Task input =
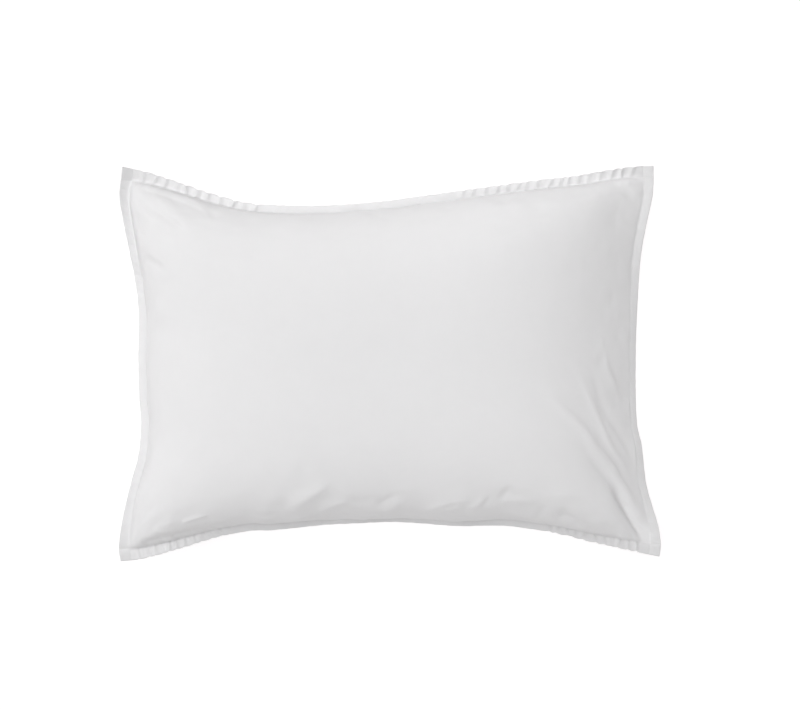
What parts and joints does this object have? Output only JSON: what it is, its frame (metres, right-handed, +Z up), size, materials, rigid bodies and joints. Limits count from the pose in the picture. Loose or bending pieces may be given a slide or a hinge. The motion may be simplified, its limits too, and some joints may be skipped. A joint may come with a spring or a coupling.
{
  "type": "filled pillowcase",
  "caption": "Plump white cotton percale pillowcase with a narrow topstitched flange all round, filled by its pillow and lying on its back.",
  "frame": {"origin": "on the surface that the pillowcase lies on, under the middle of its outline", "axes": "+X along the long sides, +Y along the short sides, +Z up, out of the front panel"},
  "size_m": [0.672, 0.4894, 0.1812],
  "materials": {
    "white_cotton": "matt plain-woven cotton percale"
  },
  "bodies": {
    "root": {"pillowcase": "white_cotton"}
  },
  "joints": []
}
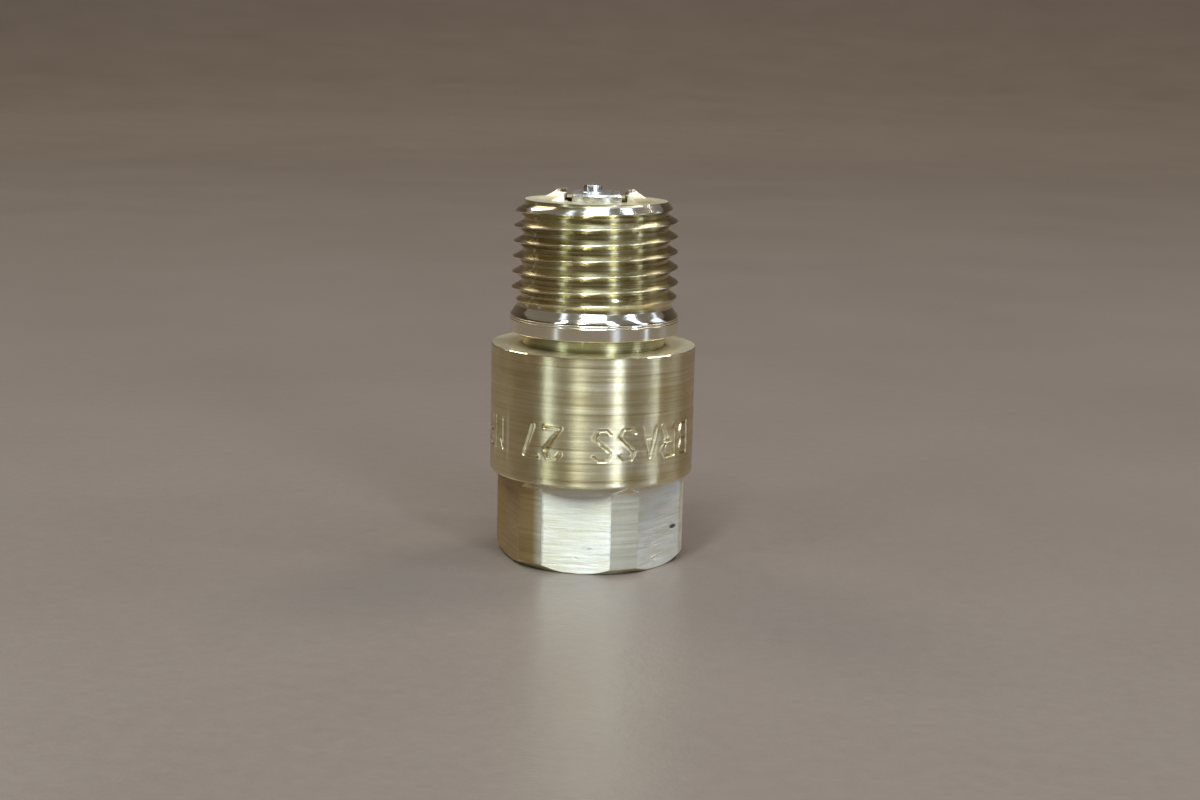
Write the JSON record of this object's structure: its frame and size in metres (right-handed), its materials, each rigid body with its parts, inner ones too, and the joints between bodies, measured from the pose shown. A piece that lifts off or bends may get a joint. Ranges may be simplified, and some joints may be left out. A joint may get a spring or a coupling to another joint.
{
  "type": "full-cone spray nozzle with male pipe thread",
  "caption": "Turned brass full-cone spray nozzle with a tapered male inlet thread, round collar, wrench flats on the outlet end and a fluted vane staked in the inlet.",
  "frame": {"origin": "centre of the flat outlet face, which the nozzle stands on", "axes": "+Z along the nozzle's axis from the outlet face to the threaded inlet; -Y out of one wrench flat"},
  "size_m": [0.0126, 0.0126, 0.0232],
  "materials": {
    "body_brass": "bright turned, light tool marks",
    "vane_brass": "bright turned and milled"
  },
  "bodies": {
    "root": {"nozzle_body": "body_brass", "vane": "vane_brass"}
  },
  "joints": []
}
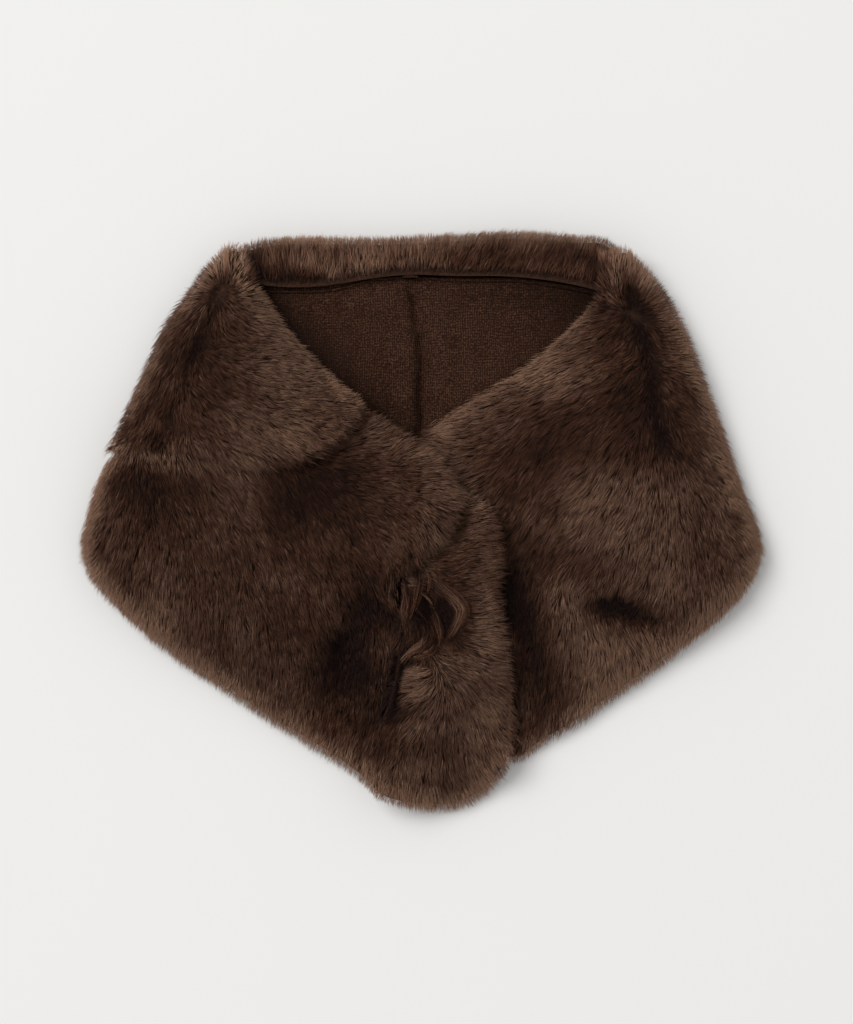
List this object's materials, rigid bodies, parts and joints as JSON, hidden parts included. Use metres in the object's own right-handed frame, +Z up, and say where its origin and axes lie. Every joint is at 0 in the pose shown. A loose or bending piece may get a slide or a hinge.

Task to complete = Write out the entries above once more, without altering anything.

Written solution =
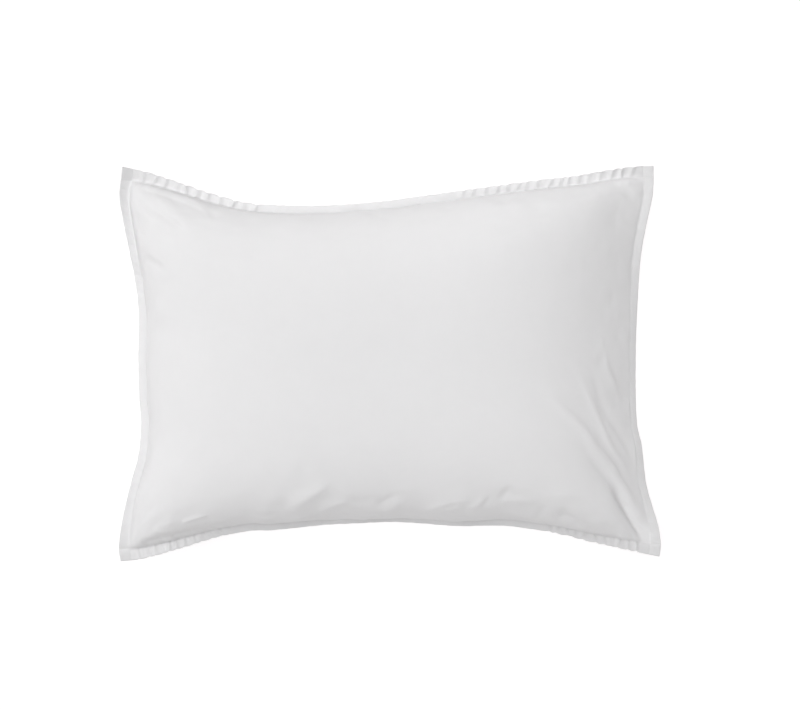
What parts and joints does this object have? Output only JSON: what it is, its frame (metres, right-handed, +Z up), size, materials, rigid bodies and joints. Limits count from the pose in the picture. Loose or bending pieces may be given a slide or a hinge. The motion may be simplified, its limits too, and some joints may be skipped. A joint may come with a spring or a coupling.
{
  "type": "filled pillowcase",
  "caption": "Plump white cotton percale pillowcase with a narrow topstitched flange all round, filled by its pillow and lying on its back.",
  "frame": {"origin": "on the surface that the pillowcase lies on, under the middle of its outline", "axes": "+X along the long sides, +Y along the short sides, +Z up, out of the front panel"},
  "size_m": [0.672, 0.4894, 0.1812],
  "materials": {
    "white_cotton": "matt plain-woven cotton percale"
  },
  "bodies": {
    "root": {"pillowcase": "white_cotton"}
  },
  "joints": []
}
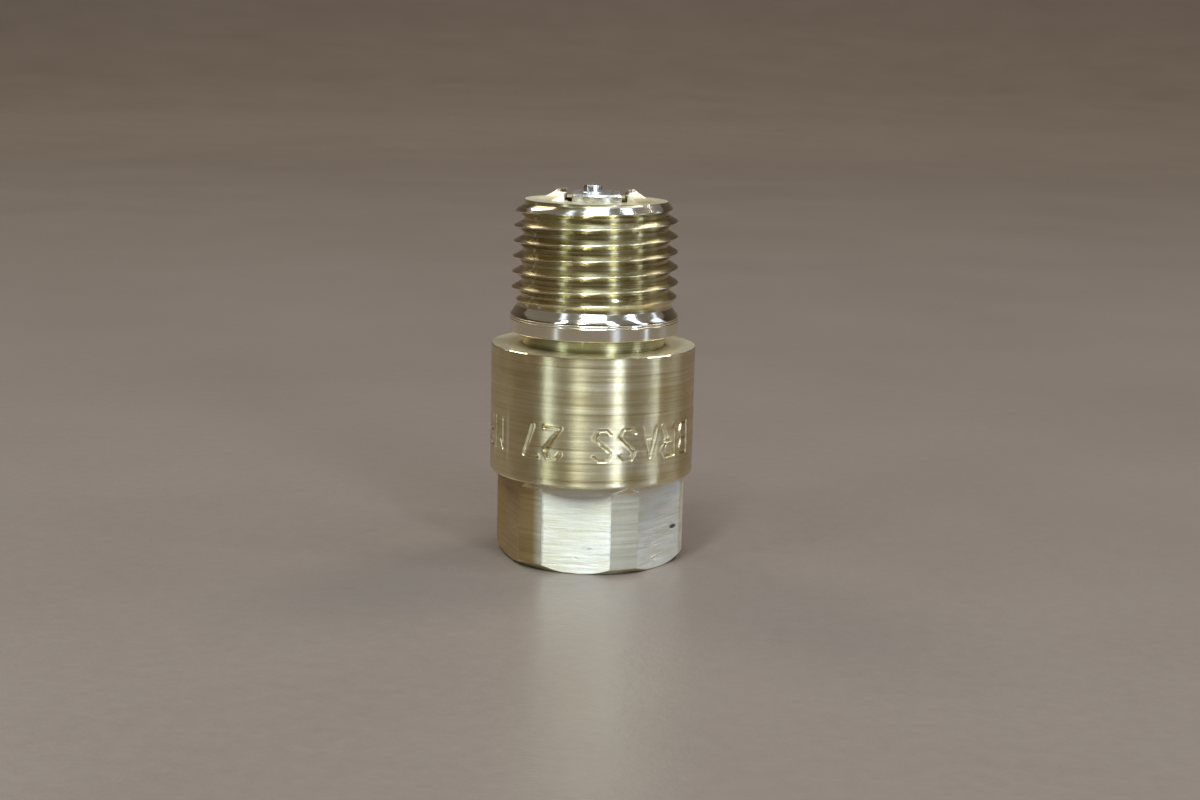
Write the JSON record of this object's structure: its frame and size in metres (right-handed), its materials, each rigid body with its parts, inner ones too, and the joints between bodies, measured from the pose shown. A piece that lifts off or bends may get a joint. Ranges may be simplified, and some joints may be left out. A joint may get a spring or a coupling to another joint.
{
  "type": "full-cone spray nozzle with male pipe thread",
  "caption": "Turned brass full-cone spray nozzle with a tapered male inlet thread, round collar, wrench flats on the outlet end and a fluted vane staked in the inlet.",
  "frame": {"origin": "centre of the flat outlet face, which the nozzle stands on", "axes": "+Z along the nozzle's axis from the outlet face to the threaded inlet; -Y out of one wrench flat"},
  "size_m": [0.0126, 0.0126, 0.0232],
  "materials": {
    "body_brass": "bright turned, light tool marks",
    "vane_brass": "bright turned and milled"
  },
  "bodies": {
    "root": {"nozzle_body": "body_brass", "vane": "vane_brass"}
  },
  "joints": []
}
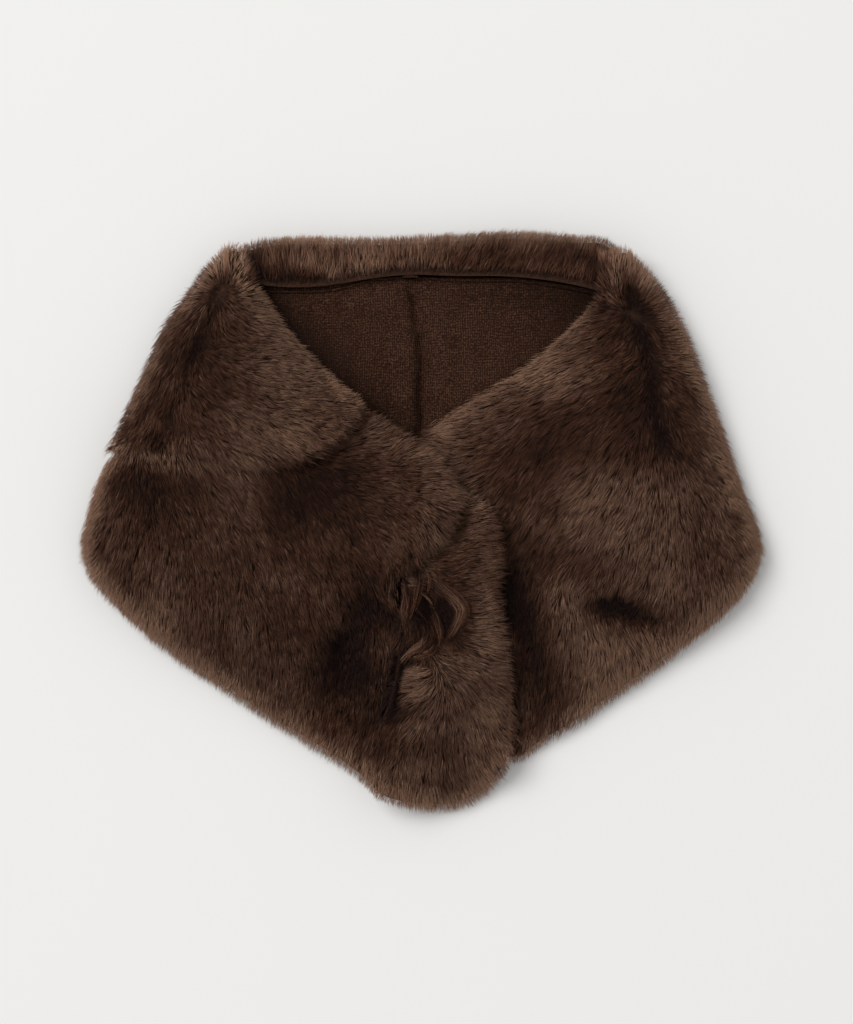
List this object's materials, rigid bodies, parts and joints as JSON, hidden parts included. Use metres in the object's own right-handed frame, +Z up, and say where its origin and axes lie. Every joint is at 0 in the pose shown. A loose or bending piece may get a slide or a hinge.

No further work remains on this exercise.